I’m scrambling up a towering ladder in the underground complex, completely lost as I attempt to shake The Shape. My vision begins to go black as I hear its warbled whispers move closer. With no options left, I reach a perch overlooking a massive room and leap down to another platform far below, taking damage and a hit to my max stamina. 

I don’t hear it anymore, so close my eyes to blot out the rest of the world and look back up from where I’d just jumped. Standing there is the red silhouette of something vaguely human. It doesn’t immediately change direction as I’d expect a simple AI would. Rather, it stands still and stares (or at least that’s what I imagine it does) for a few seconds.
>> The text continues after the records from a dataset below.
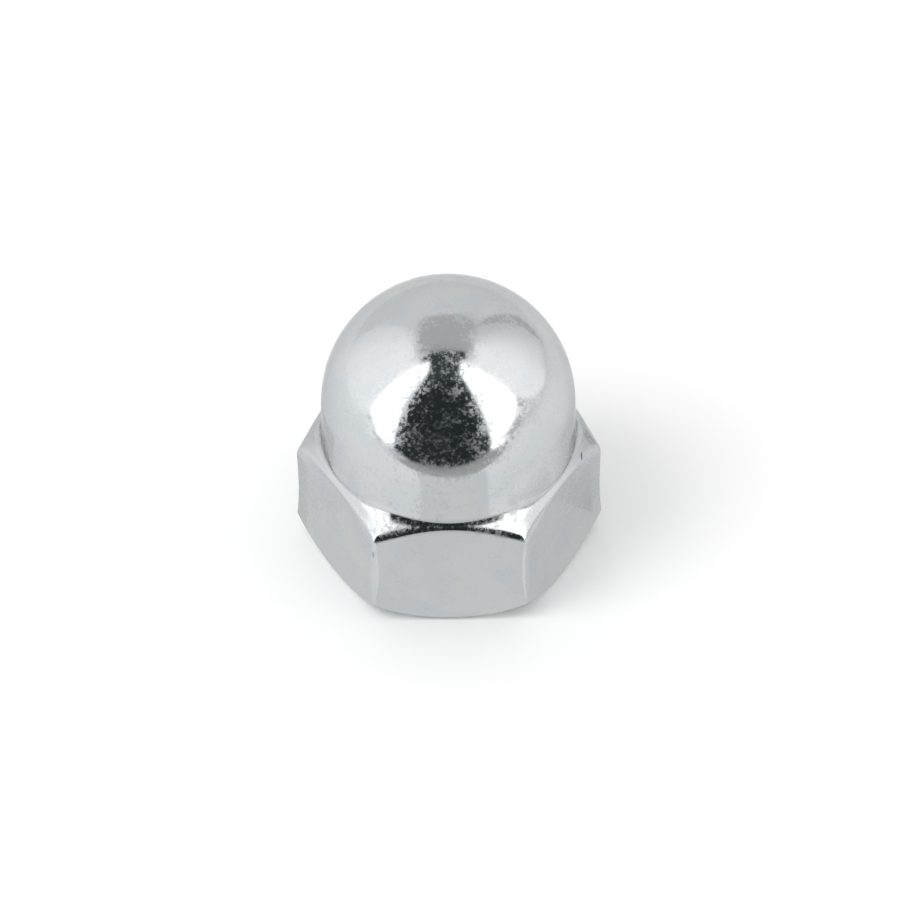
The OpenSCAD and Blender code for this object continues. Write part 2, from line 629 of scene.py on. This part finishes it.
def walls():
    """The pale side walls, which dim away from the camera, and the right one's dimmer surround."""
    upright("wall_left", -WALL_X, [
        (-0.04, 0.01), (0.030, -0.004), (0.090, -0.006), (0.140, 0.02),
        (0.160, 0.08), (0.150, 0.33), (-0.08, 0.33),
    ], WALL_LIGHT, fade_y=(0.01, 0.16), to=WALL_LEFT_FAR_LIGHT)
    upright("wall_right", WALL_X, [
        (-0.046, 0.053), (-0.009, 0.024), (0.023, 0.013), (0.060, 0.014),
        (0.120, 0.030), (0.155, 0.09), (0.170, 0.40), (-0.08, 0.40),
    ], WALL_LIGHT, fade_y=(0.0, 0.17), to=WALL_RIGHT_FAR_LIGHT)
    upright("edge_right", EDGE_X, [
        (-0.125, 0.0), (-0.071, 0.0), (-0.040, 0.034), (-0.040, 0.060),
        (-0.053, 0.066), (-0.085, 0.040), (-0.130, 0.020),
    ], EDGE_LIGHT)
    upright("frame_right", SOFTBOX_X, [
        (0.120, 0.004), (0.165, 0.022), (0.205, 0.05), (0.222, 0.11), (0.225, 0.33),
        (0.175, 0.33), (0.160, 0.12), (0.150, 0.06), (0.128, 0.03),
    ], FRAME_LIGHT)


def room():
    """The dark room between, above and below the softboxes, and the grey roof at the back."""
    card("room", [
        (-0.42, ROOM_Y, -0.01), (0.36, ROOM_Y, -0.01), (0.36, ROOM_Y, 1.3), (-0.42, ROOM_Y, 1.3),
    ], glow("room", ROOM, ROOM_LIGHT))
    level("room_above", CEILING_Z, [
        (-0.32, -0.5), (0.22, -0.5), (0.22, 0.0), (-0.32, 0.0),
    ], ROOM, CEILING_LIGHT)
    level("roof", ROOF_Z, [
        (-0.37, 0.0), (0.35, 0.0), (0.35, 0.40), (0.31, 0.58),
        (0.24, 0.63), (-0.25, 0.63), (-0.33, 0.58), (-0.37, 0.40),
    ], WHITE, ROOF_LIGHT)
    level("beyond_table", BEYOND_Z, [
        (-0.046, -0.045), (-0.018, -0.033), (0.0, -0.034), (0.016, -0.042), (0.047, -0.065),
        (0.150, -0.200), (0.290, -0.400), (-0.340, -0.400), (-0.150, -0.145),
    ], ROOM, ROOM_LIGHT)


def table_front():
    """The shaded front of the table, and its paler left end."""
    level("table_front", FRONT_Z, [
        (-0.020, -0.034), (0.0, -0.036), (0.016, -0.045), (0.060, -0.066), (0.150, -0.110),
        (0.150, -0.071), (0.083, -0.055), (0.021, -0.028), (0.008, -0.0225), (-0.008, -0.0225),
        (-0.024, -0.026),
    ], WHITE, TABLE_FRONT_LIGHT)
    level("table_front_left", FRONT_Z, [
        (-0.020, -0.034), (-0.024, -0.026), (-0.043, -0.028), (-0.120, -0.040),
        (-0.150, -0.066), (-0.068, -0.044), (-0.044, -0.043),
    ], WHITE, NEAR_LIGHT)


def table_near():
    """The table close to the nut, in front of each flat and of the front right corner."""
    level("table_near", NEAR_Z, [
        (-0.0042, -0.006), (-0.0042, -0.0120), (-0.0059, -0.0153), (-0.0088, -0.0225),
        (0.0118, -0.0225), (0.0071, -0.0133), (0.0050, -0.0100), (0.0042, -0.006),
    ], WHITE, NEAR_LIGHT)
    level("table_near_corner", NEAR_CORNER_Z, [
        (0.0035, -0.0060), (0.0070, -0.0135), (0.0105, -0.0115), (0.0060, -0.0050),
    ], WHITE, NEAR_CORNER_LIGHT)
    strip = [(-0.0042, -0.006), (-0.0042, -0.0135), (0.0042, -0.0135), (0.0042, -0.006)]
    lights = {
        -60: NEAR_LEFT_LIGHT,
        60: NEAR_RIGHT_LIGHT,
        -120: NEAR_LIGHT,
        120: NEAR_LIGHT,
        180: NEAR_LIGHT,
    }
    for turn, light in lights.items():
        sine = sin(radians(turn))
        cosine = cos(radians(turn))
        outline = [(x * cosine - y * sine, x * sine + y * cosine) for x, y in strip]
        level(f"table_near_{turn % 360}", NEAR_Z, outline, WHITE, light)


def floor():
    material = bpy.data.materials.new("floor")
    material.use_nodes = True
    shader = material.node_tree.nodes["Principled BSDF"]
    shader.inputs["Base Color"].default_value = (FLOOR_WHITE, FLOOR_WHITE, FLOOR_WHITE, 1)
    shader.inputs["Roughness"].default_value = FLOOR_ROUGHNESS
    shader.inputs["Specular IOR Level"].default_value = FLOOR_SHINE
    half = FLOOR_HALF_WIDTH
    outline = [(-half, -half), (half, -half), (half, half), (-half, half)]
    sheet("floor", [(x, y, FLOOR_Z) for x, y in outline], material)


def daylight():
    """Even white light from all round."""
    world = bpy.data.worlds.new("studio")
    world.use_nodes = True
    background = world.node_tree.nodes["Background"]
    background.inputs["Color"].default_value = (*WHITE, 1)
    background.inputs["Strength"].default_value = DAYLIGHT
    bpy.context.scene.world = world


def side_light():
    """A large soft lamp at the upper left, which the metal doesn't mirror."""
    data = bpy.data.lights.new("side_light", "AREA")
    data.size = SIDE_LIGHT_SIZE
    data.energy = SIDE_LIGHT_WATTS
    made = bpy.data.objects.new("side_light", data)
    bpy.context.scene.collection.objects.link(made)
    made.location = SIDE_LIGHT_PLACE
    made.rotation_euler = (-SIDE_LIGHT_PLACE).to_track_quat("-Z", "Y").to_euler()
    made.visible_glossy = False
    made.visible_camera = False


def camera():
    """A long lens that looks down on the flat facing -Y."""
    data = bpy.data.cameras.new("camera")
    data.sensor_width = SENSOR_WIDTH
    data.lens = SENSOR_WIDTH * CAMERA_DISTANCE / FIELD_WIDTH
    data.clip_start = 0.05
    data.clip_end = 5.0
    made = bpy.data.objects.new("camera", data)
    bpy.context.scene.collection.objects.link(made)
    back = Vector((0, -cos(CAMERA_ELEVATION), sin(CAMERA_ELEVATION)))
    facing = (-back).to_track_quat("-Z", "Y").to_matrix().to_4x4()
    roll = Matrix.Rotation(-CAMERA_ROLL, 4, "Z")
    made.matrix_world = Matrix.Translation(CAMERA_TARGET + back * CAMERA_DISTANCE) @ facing @ roll
    bpy.context.scene.camera = made


bpy.context.scene.view_settings.view_transform = "Standard"
camera()
daylight()
side_light()
floor()
softboxes()
walls()
room()
table_front()
table_near()
nut()
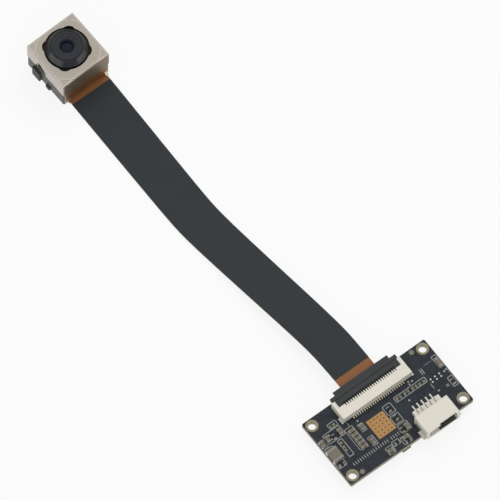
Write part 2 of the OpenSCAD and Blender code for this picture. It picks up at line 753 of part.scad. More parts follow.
// Four upright bars across the can's corners, at a distance from the lens axis
module corner_bars(distance, width) {
    translate([-lens_shift, 0, 0]) for (a = [45:90:315])
        rotate(a) translate([distance, -width / 2, 0]) cube([3, width, 30]);
}

module actuator_base() {
    color([0.11, 0.11, 0.12]) at_head() {
        difference() {
            union() {
                slab(inner_w, inner_w, 0.2, base_z, base_z + base_t);
                // rim that shows between the holder and the can
                slab(holder_w, holder_w, 0.3, base_z, can_z - fit_gap);
            }
            translate([head_w / 2 - can_t - 0.05, -head_w, base_z - E]) cube([1, 2 * head_w, can_lift]);
            translate([-lens_shift, 0, base_z - E]) cylinder(r = barrel_r + 0.12, h = base_t + 2 * E);
        }
        // corner posts that carry the magnets
        intersection() {
            slab(inner_w, inner_w, 0.2, base_z + base_t, magnet_z);
            corner_bars(magnet_at + 0.5, 4);
        }
    }
}

module magnets() {
    color([0.55, 0.55, 0.57]) at_head() intersection() {
        slab(inner_w, inner_w, 0.2, magnet_z, upper_spring_z);
        corner_bars(magnet_at, 4.8);
    }
}

module focus_coil() {
    color([0.7, 0.4, 0.2]) at_lens() ring(coil_r, coil_r + coil_t, magnet_z + 0.15, upper_spring_z - 0.45);
}

module lens_carrier() {
    color([0.13, 0.13, 0.14]) at_lens() {
        ring(carrier_r, coil_r, lower_spring_z + spring_t, upper_spring_z);
        ring(coil_r - E, coil_r + 0.22, magnet_z - 0.1, magnet_z + 0.15);
    }
}

// Leaf spring: a ring on the carrier, a fixed outer ring and four arms
module leaf_spring(z) {
    ring(spring_in_r, spring_mid_r, z, z + spring_t);
    ring(spring_out_r - 0.25, spring_out_r, z, z + spring_t);
    for (a = [0:90:270]) rotate(a) translate([spring_mid_r - 0.1, 0, z])
        cube([spring_out_r - spring_mid_r - 0.05, 0.25, spring_t]);
}

module lower_spring() { color([0.78, 0.66, 0.4]) at_lens() leaf_spring(lower_spring_z); }

module upper_spring() { color([0.78, 0.66, 0.4]) at_lens() leaf_spring(upper_spring_z); }

module upper_frame() {
    color([0.11, 0.11, 0.12]) at_head() difference() {
        slab(inner_w, inner_w, 0.2, upper_spring_z + spring_t, can_top - can_t);
        translate([-lens_shift, 0, upper_spring_z]) cylinder(r = spring_out_r - 0.2, h = 2);
    }
}

// ---------- lens unit ----------

function bore_r(i) = barrel_low_r - wall - (3 - i) * 0.32;
function lens_top(i) = front_z - i * lens_pitch;

module lens_barrel() {
    top = barrel_top;
    color([0.09, 0.09, 0.11]) at_lens() rotate_extrude() polygon([
        [barrel_low_r, barrel_low], [barrel_low_r, base_z + base_t], [barrel_r, base_z + base_t + 0.3],
        [barrel_r, top - 1.35], [barrel_r - 0.12, top - 1.2], [barrel_r - 0.55, top - 0.45],
        [barrel_r - 0.72, top - 0.12], [barrel_r - 0.8, top], [3.06, top], [3.06, top - 0.14],
        [2.92, top - 0.14], [2.92, top - 0.02], [2.35, top - 0.05], [2.3, top - 0.13],
        [1.85, top - 0.17], [1.8, top - 0.26], [1.45, top - 0.3], [1.2, front_z + 0.15], [1.2, front_z],
        [bore_r(0), front_z], [bore_r(0), lens_top(1)], [bore_r(1), lens_top(1)],
        [bore_r(1), lens_top(2)], [bore_r(2), lens_top(2)], [bore_r(2), lens_top(3)],
        [bore_r(3), lens_top(3)], [bore_r(3), barrel_low]
    ]);
}

// Lens with a flat rim and two curved faces; a positive sag bulges outwards
module lens(i, clear_r, sag_top, sag_low) {
    rim = bore_r(i) - fit_gap;
    top = lens_top(i);
    low = top - lens_t;
    steps = [0:0.125:1];
    rotate_extrude() polygon(concat(
        [for (t = steps) [clear_r * t, top + sag_top * (1 - t * t)]],
        [[rim, top], [rim, low]],
        [for (t = [1:-0.125:0]) [clear_r * t, low - sag_low * (1 - t * t)]]
    ));
}

module front_lens() { color([0.3, 0.35, 0.5, 0.5]) at_lens() lens(0, 1.15, 0.3, -0.15); }

module second_lens() { color([0.6, 0.7, 0.75, 0.5]) at_lens() lens(1, 1.5, -0.2, 0.12); }

module third_lens() { color([0.6, 0.7, 0.75, 0.5]) at_lens() lens(2, 1.8, -0.15, 0.12); }

module rear_lens() { color([0.6, 0.7, 0.75, 0.5]) at_lens() lens(3, 2.1, -0.25, -0.2); }

module lens_spacers() {
    color([0.08, 0.08, 0.08]) at_lens() for (i = [0:2])
        ring(bore_r(i) - 0.45, bore_r(i) - fit_gap, lens_top(i + 1), lens_top(i) - lens_t);
}

module lens_retainer() {
    low = lens_top(3) - lens_t;
    color([0.08, 0.08, 0.08]) at_lens() ring(bore_r(3) - 0.5, bore_r(3) - fit_gap, low - 0.4, low);
}

circuit_board();
hole_plating();
thermal_pad();
solder_pads();
large_chip_bodies();
large_chip_ends();
small_chip_bodies();
small_chip_ends();
inductor_body();
inductor_ends();
ferrite_bead_body();
ferrite_bead_ends();
processor();
processor_leads();
memory_chip();
memory_leads();
crystal();
underside_inductors();
underside_chip_bodies();
underside_chip_ends();
ribbon_socket_housing();
ribbon_socket_latch();
ribbon_socket_contacts();
ribbon_socket_tabs();
wire_socket_housing();
wire_socket_pins();
wire_socket_tabs();
ribbon_core();
ribbon_top_film();
ribbon_bottom_film();
ribbon_stiffener();
ribbon_fingers();
head_plate();
sensor_substrate();
image_sensor();
sensor_holder();
infrared_filter();
shield_can();
can_solder();
coil_terminals();
actuator_base();
magnets();
focus_coil();
lens_carrier();
lower_spring();
upper_spring();
upper_frame();
lens_barrel();
front_lens();
second_lens();
third_lens();
rear_lens();
lens_spacers();
lens_retainer();
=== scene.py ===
"""Looks of an autofocus camera module: finishes, legend, solder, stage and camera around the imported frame."""
from __future__ import annotations

import logging
import math
from contextlib import contextmanager
from dataclasses import dataclass, field
from enum import Enum
from typing import ClassVar, Iterable, Iterator, Sequence, Union

import bpy  # noqa: E402
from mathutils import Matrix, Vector  # noqa: E402


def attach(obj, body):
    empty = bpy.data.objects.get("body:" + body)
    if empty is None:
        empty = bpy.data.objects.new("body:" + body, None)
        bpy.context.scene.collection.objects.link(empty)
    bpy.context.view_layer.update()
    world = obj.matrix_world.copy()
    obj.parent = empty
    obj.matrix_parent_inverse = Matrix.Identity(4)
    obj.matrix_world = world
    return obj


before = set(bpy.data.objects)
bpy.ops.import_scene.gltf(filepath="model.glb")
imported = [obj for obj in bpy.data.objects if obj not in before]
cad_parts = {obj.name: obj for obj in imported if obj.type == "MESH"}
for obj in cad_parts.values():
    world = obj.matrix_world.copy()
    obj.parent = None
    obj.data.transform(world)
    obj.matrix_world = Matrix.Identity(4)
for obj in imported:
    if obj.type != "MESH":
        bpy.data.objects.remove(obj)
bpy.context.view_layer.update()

log = logging.getLogger("camera_module")
MM = 0.001
WHITE = (1.0, 1.0, 1.0)
WELD_MM = 0.0005
SMOOTH, SOFT, ROUGH, FINE = 1.0, 2.0, 3.0, 4.0  # octaves of noise
NOISE_FADE = 0.6
Pair = tuple[float, float]
Triple = tuple[float, float, float]
Colour = tuple[float, float, float]
Feed = Union[float, int, tuple, "Value"]


class Value:
    """A shader socket that takes part in ordinary sums."""

    def __init__(self, paint: Paint, socket: bpy.types.NodeSocket) -> None:
        """Keep the socket and the tree that it belongs to."""
        self.paint = paint
        self.socket = socket

    def _math(self, operation: str, other: Feed = 0.0, flipped: bool = False) -> Value:
        """Add one Math node.

        Args:
            operation: The Math node's operation.
            other: The second number or link.
            flipped: Whether the other value comes first.

        Returns:
            The node's result.
        """
        pair = (other, self) if flipped else (self, other)
        return self.paint.node("ShaderNodeMath", {"operation": operation}, {0: pair[0], 1: pair[1]})

    def __add__(self, other: Feed) -> Value:
        """Sum."""
        return self._math("ADD", other)

    __radd__ = __add__

    def __sub__(self, other: Feed) -> Value:
        """Difference."""
        return self._math("SUBTRACT", other)

    def __rsub__(self, other: Feed) -> Value:
        """Difference, the other way round."""
        return self._math("SUBTRACT", other, flipped=True)

    def __mul__(self, other: Feed) -> Value:
        """Product."""
        return self._math("MULTIPLY", other)

    __rmul__ = __mul__

    def __truediv__(self, other: Feed) -> Value:
        """Quotient."""
        return self._math("DIVIDE", other)

    def absolute(self) -> Value:
        """Size without its sign."""
        return self._math("ABSOLUTE")

    def most(self, other: Feed) -> Value:
        """The larger of the two."""
        return self._math("MAXIMUM", other)

    def least(self, other: Feed) -> Value:
        """The smaller of the two."""
        return self._math("MINIMUM", other)

    def clamped(self) -> Value:
        """The value held between 0 and 1."""
        return self.most(0.0).least(1.0)

    def swing(self, amount: float) -> Value:
        """Noise from 0 to 1 made to swing either way about 0."""
        return (self - 0.5) * amount

    def above(self, level: float) -> Value:
        """1 where the value is above the level, else 0."""
        return self._math("GREATER_THAN", level)

    def between(self, low: float, high: float) -> Value:
        """1 where the value lies between two levels, else 0."""
        return self.above(low) * (self * -1.0).above(-high)

    def cycle(self, length: float) -> Value:
        """Distance from the middle of a repeating step, 0 to half its length."""
        return self._math("PINGPONG", length / 2)


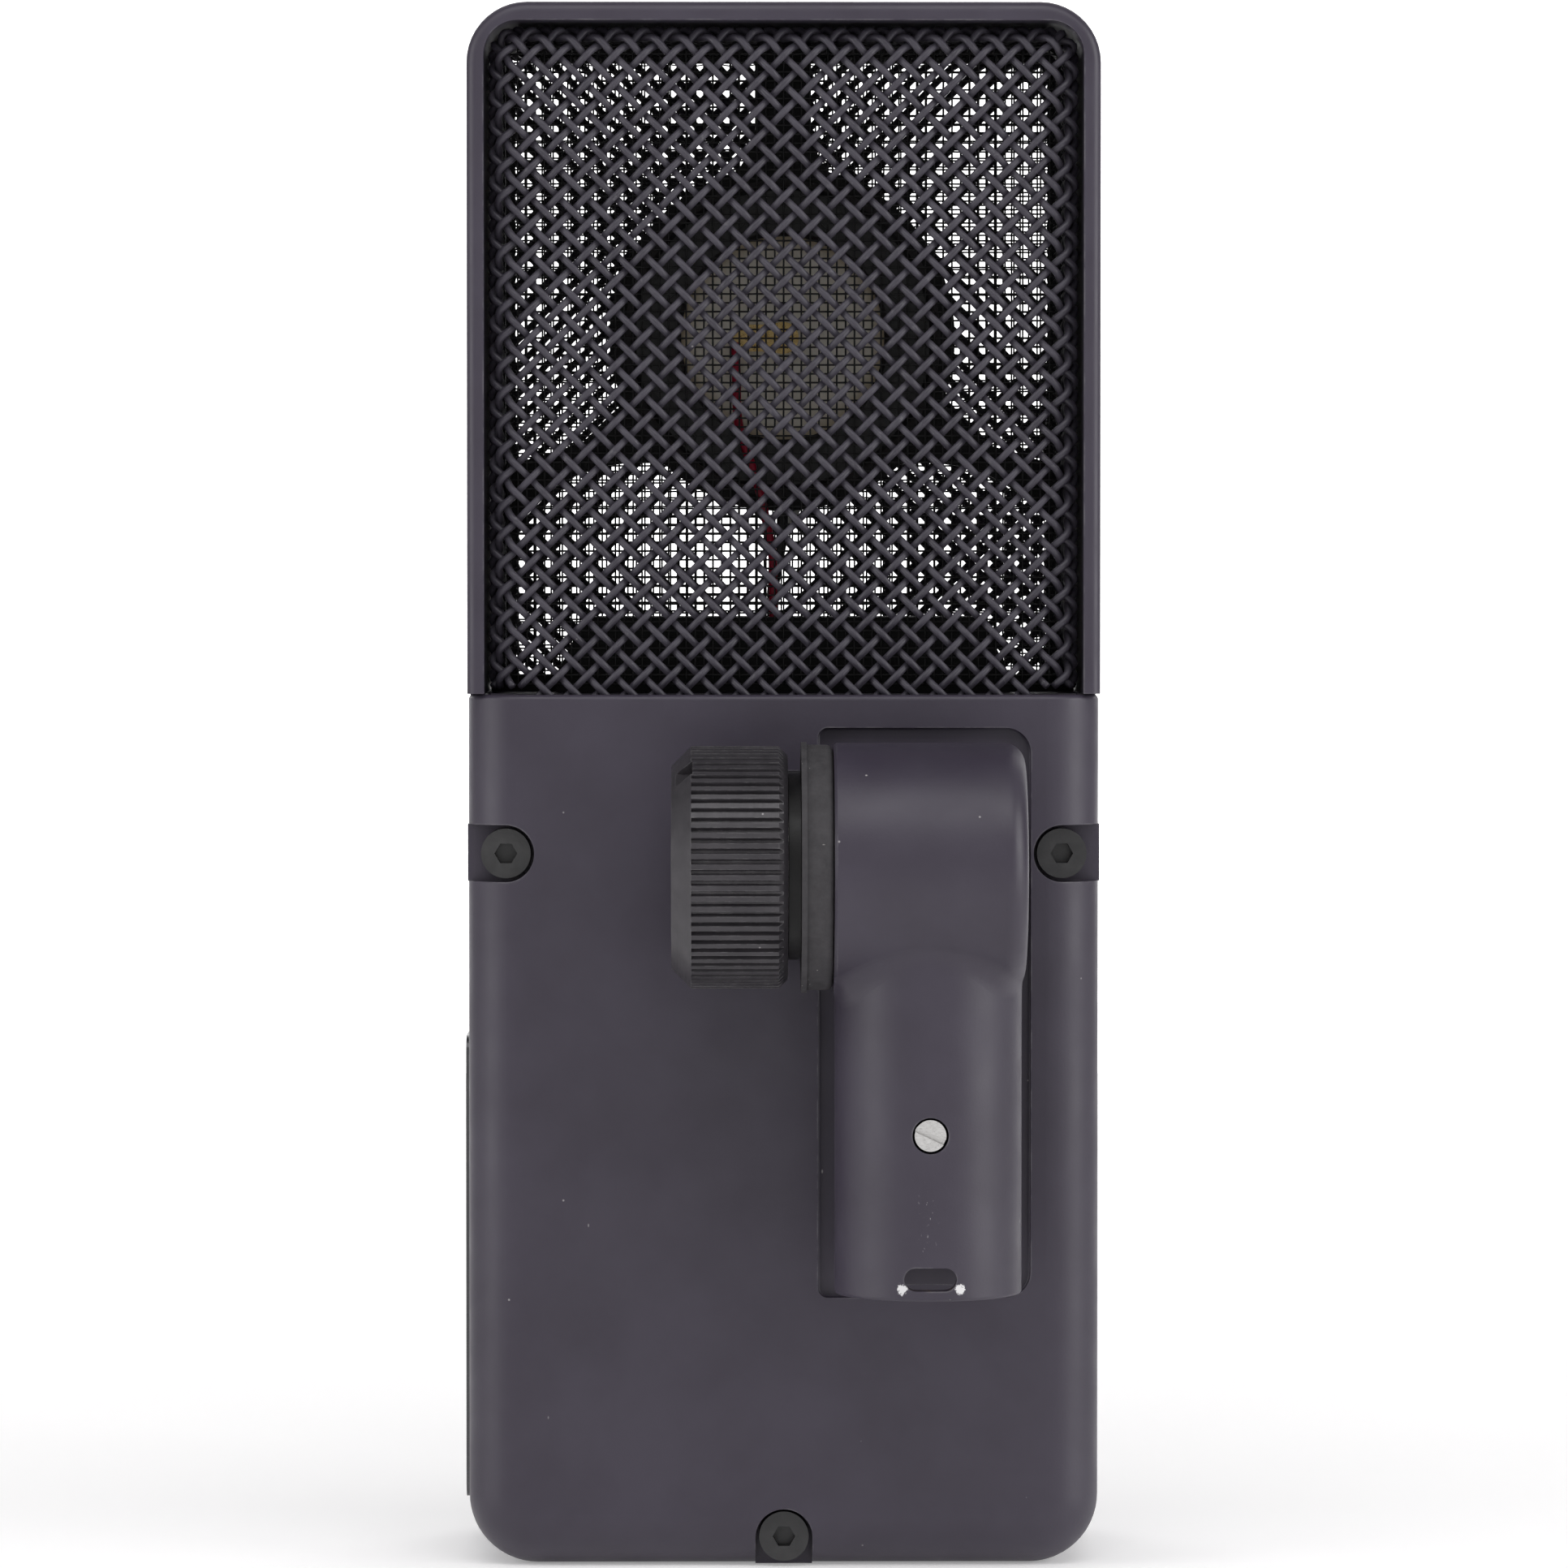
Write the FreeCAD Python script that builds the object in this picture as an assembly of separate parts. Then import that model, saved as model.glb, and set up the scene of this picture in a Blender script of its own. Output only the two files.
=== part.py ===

It feels straight out of a horror movie, an intentional quirk that Thomas tells me is meant to make it feel erratic, confident, and less predictable than your usual videogame monster. I open my eyes and turn on my phone light, scrambling up the tunnel that led me to the industrial maze below the neighborhood. I think I hear Thomas laughing. 

The Blackout Club isn’t just another Left 4 Dead-like, or an attempt to do Dead by Daylight in the suburbs. It is a legitimately terrifying cooperative game where the horror emerges from clever systems and enemies designed to ratchet up the tension using the same clear, unrelenting logic of the best movie monsters. The rules may be clear and present, but they’re easy to break and The Shape isn’t capable of mercy.